ドライバーの先にトランジスタの頭部が見えます。本体の
奥まったところなので真上から確認することは出来ません。

 

基板配線面(裏側)も、半田ごてや半田
吸い取り器を入れるのが容易ではありません。

 

かなり乱暴な作業により半田を溶かし、
何とかQ211を取り外しました。

 

悪名高き2SC710です。リード線に施された
銀メッキが硫化し、デバイス内部が侵食されます。

 

パーツボックスを探すと、以前に複数本
入手しておいた2SC380が出てきました。

 

念のために交換用2SC380の良否をデバイス
チェッカーで確認します。問題ありません。

 

もう一つ念のために、取り外したばかりの2SC710もデバイス
チェッカーにかけてみると・・、何と問題ありません正常です。

 

ピンセットを介した手探りで、
2SC380を取り付けます。

 

結果は、何も変わりません。「じんけい」様の折角の
ご教示にもかかわらず、作業は振り出しに戻ります。

 

サービスマニュアルの実装編を参考に、メイン
基板を本体から取り出すことに成功しました。

 

これで基板の表裏両面とも直接目視出来ます。手探りで
部品を付け外ししたせいで、パターンがかなり傷んでいます。
 

取り出した基板を真上から確認します。あらためてRF初段
増幅回路周りの窮屈さを実感じます(本体はでかいのに)。

 

不具合の原因からQ211が除外され、他の部分に疑いの
目が向きます。Q211のエミッタに入る0.033µFです。

  

同じくエミッタに0.033µFと並列に
入る1kΩです。いずれも問題ありません。

 

電子部品の点検を進めるほどパターンは傷んで
いきます。
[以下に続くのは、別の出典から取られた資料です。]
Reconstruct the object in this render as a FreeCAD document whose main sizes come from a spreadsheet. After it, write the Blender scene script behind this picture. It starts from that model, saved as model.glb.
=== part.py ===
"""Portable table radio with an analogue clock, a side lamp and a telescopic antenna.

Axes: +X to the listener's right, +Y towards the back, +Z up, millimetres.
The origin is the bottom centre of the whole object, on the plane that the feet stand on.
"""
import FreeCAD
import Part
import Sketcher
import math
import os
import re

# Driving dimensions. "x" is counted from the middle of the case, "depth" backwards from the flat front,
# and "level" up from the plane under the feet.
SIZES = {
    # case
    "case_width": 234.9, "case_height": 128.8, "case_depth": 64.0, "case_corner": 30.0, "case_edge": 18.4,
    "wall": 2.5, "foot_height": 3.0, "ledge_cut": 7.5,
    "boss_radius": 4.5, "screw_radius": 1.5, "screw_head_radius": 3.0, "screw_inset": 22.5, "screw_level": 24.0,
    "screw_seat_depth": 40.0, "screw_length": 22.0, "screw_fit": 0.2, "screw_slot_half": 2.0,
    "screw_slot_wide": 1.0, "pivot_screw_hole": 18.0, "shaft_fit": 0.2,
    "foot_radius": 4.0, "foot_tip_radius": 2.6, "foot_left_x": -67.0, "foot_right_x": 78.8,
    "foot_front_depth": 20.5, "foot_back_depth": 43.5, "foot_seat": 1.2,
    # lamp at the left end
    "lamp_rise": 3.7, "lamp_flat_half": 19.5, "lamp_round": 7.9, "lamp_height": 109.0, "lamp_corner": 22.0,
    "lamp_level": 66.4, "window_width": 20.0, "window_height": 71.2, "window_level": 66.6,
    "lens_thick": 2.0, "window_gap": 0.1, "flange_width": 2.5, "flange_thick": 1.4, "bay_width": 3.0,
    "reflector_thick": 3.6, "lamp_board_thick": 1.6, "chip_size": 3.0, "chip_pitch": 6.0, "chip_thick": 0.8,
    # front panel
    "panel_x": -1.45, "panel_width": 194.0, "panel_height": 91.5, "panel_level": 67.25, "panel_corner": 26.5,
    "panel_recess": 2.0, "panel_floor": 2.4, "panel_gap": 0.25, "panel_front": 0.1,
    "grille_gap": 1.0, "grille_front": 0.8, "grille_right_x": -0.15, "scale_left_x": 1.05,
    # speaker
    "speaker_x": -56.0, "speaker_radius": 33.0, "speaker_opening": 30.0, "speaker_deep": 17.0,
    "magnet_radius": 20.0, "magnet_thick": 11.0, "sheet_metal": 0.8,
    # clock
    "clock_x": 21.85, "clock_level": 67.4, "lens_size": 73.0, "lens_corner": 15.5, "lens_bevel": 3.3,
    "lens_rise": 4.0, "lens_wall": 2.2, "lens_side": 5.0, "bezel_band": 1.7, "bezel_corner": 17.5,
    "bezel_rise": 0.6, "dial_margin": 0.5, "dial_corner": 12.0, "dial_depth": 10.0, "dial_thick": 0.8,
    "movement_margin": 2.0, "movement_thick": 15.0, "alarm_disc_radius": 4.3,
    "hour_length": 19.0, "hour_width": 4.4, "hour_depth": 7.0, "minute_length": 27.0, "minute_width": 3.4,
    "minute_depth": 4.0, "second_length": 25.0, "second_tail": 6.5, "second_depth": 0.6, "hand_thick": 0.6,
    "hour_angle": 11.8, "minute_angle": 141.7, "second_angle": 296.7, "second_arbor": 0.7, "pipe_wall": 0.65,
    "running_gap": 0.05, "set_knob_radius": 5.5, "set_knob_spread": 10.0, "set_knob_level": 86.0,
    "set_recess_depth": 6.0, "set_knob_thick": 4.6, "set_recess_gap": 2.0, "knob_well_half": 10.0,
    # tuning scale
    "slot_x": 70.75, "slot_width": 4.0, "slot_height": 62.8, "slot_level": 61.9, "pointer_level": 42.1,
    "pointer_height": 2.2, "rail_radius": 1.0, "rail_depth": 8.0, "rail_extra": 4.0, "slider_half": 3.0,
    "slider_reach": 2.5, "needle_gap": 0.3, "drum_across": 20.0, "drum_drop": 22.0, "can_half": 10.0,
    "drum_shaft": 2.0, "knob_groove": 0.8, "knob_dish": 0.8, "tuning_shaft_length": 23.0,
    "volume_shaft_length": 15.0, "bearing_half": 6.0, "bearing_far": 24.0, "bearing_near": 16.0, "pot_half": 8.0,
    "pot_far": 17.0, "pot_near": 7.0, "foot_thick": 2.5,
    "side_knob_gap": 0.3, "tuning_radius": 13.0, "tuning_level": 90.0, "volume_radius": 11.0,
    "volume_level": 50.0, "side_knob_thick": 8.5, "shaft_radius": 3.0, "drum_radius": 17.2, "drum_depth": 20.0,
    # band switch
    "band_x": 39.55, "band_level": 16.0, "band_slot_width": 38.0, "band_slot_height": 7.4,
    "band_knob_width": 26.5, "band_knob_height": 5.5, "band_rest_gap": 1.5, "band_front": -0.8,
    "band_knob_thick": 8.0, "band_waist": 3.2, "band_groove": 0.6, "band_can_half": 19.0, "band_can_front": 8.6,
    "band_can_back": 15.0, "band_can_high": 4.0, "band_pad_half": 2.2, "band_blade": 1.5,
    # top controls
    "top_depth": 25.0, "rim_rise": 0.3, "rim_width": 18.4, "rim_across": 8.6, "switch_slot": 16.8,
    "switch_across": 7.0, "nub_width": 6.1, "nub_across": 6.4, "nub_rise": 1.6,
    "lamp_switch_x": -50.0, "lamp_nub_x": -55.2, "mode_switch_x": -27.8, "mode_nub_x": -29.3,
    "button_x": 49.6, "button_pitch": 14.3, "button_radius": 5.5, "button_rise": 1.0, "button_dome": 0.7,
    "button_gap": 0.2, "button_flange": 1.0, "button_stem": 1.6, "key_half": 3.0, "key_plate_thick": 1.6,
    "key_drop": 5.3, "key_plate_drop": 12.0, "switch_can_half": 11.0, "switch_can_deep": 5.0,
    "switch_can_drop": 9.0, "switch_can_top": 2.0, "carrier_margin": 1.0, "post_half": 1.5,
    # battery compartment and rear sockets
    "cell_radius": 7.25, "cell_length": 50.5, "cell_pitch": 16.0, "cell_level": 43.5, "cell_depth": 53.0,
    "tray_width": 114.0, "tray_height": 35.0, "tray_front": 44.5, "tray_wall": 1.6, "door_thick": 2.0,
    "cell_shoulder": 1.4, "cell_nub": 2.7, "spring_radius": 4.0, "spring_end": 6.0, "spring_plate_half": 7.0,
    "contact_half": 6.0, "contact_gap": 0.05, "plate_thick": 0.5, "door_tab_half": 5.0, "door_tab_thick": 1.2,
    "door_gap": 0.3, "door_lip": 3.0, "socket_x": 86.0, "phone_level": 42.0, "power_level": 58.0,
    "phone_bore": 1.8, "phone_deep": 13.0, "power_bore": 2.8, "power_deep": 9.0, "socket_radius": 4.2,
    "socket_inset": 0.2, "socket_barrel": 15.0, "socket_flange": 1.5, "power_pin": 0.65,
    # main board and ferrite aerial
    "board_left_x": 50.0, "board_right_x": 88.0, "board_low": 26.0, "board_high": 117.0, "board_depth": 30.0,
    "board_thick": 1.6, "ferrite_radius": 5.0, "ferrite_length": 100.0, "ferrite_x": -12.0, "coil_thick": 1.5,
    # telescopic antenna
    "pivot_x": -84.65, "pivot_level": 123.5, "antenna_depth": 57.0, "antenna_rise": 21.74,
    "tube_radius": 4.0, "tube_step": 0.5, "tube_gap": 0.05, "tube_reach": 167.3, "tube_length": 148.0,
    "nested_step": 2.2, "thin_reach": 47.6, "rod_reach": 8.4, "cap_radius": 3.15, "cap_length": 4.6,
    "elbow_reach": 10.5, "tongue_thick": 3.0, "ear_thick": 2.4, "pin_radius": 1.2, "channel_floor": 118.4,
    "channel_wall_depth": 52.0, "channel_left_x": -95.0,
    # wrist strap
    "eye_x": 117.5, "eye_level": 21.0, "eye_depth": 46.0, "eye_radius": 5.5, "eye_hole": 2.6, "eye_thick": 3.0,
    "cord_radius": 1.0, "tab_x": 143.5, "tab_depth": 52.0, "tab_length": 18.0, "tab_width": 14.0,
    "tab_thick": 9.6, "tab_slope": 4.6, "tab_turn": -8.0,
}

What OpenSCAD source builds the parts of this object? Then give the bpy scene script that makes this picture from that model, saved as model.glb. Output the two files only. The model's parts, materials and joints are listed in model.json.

早く原因を突き止めなければなりません。

 

押しボタンスイッチの後方、IFコイルとの間に局発
(局部発振)回路の構成部品が組み込まれています。

 

回路図を確認します。ここにも2SC710(Q212)が使用されて
います・・が、一時的にでも受信するので発振しているはずです。

  

それでも時限爆弾を抱えるようなもの
なので、この際交換しておくことにします。

 

狭い隙間からQ212を取り外します。基板面全体に
ワックスのようなものが塗られておりべとべとです。

  

ストックの2SC380を
もう1本用意します。

 

ここは単に中間周波数の発振回路なので
他の汎用トランジスタで十分かも知れません。

  

局発の正確な診断には周波数カウンターが必要です。現時点で工房には用意がありません。
RF初段、Q211周りをさらに注意深く調べます。トランジスタのB・C・E各電圧も測定します。
ベース・エミッタ間に2個直列のダイオードが入れられており、B・Eの電位差を3Vに保ちながら
カソード(トランジスタのエミッタ)電圧が0~0.5Vと変化することが示されています。コレクタは
4.8Vで正常です。エミッタ電圧が変動する理由はRF_GAINの調整ですが、前面パネルにある
GAINツマミを回しても規定通りに変化しません。RF_GAINの回路も調べる必要がありそうです。

 

AGC回路はメイン基板上を延々と辿り、RFからかなり離れた
ところにあります。見る部品の全てが疑わしく思えます。

 

いかにも古そうな電解コンデンサを交換
してみます。何も問題ありませんでした。

  

前面パネルのAGC調整用可変抵抗器に伸びる
ケーブルのコネクタです。半田が効いていません。

 

半田付けし直してみますが、
やはり何も改善しません。

  

「じんけい」様の記事から、CRF330Kは本体上部が
回転して切り離せることを知りました。やってみます。

 

メイン基板を取り出さなくても、基板裏面や
ケーブルの取り回しが良く確認できます。

  

初めからこうすれば良かったようなものですが・・。回路全体を見渡せる範囲が
広がり、故障原因を探しやすくなります。しかし、このレベルでのラジオ受信機に
関する知識や経験があればの話です。ダウンロードした回路図を片端からA3
用紙に印刷し、回路ブロックごとに構成や動作を確かめていくしかありません。

 

全回路図はA3用紙12枚分にPDF化されています。あちこちページを捲る手間が
面倒なので、継ぎはぎして1枚の回路図にまとめました。工房の壁面に張り出し
長期戦に挑むことにします。遅ればせながらシグナルジェネレータ(写真上の中)、
2.4G周波数カウンタ(写真上右)を導入しました(安物ですが)。写真上左は学生
時代(ボルテージレギュレータが普及した頃)に製作した定電圧電源装置です。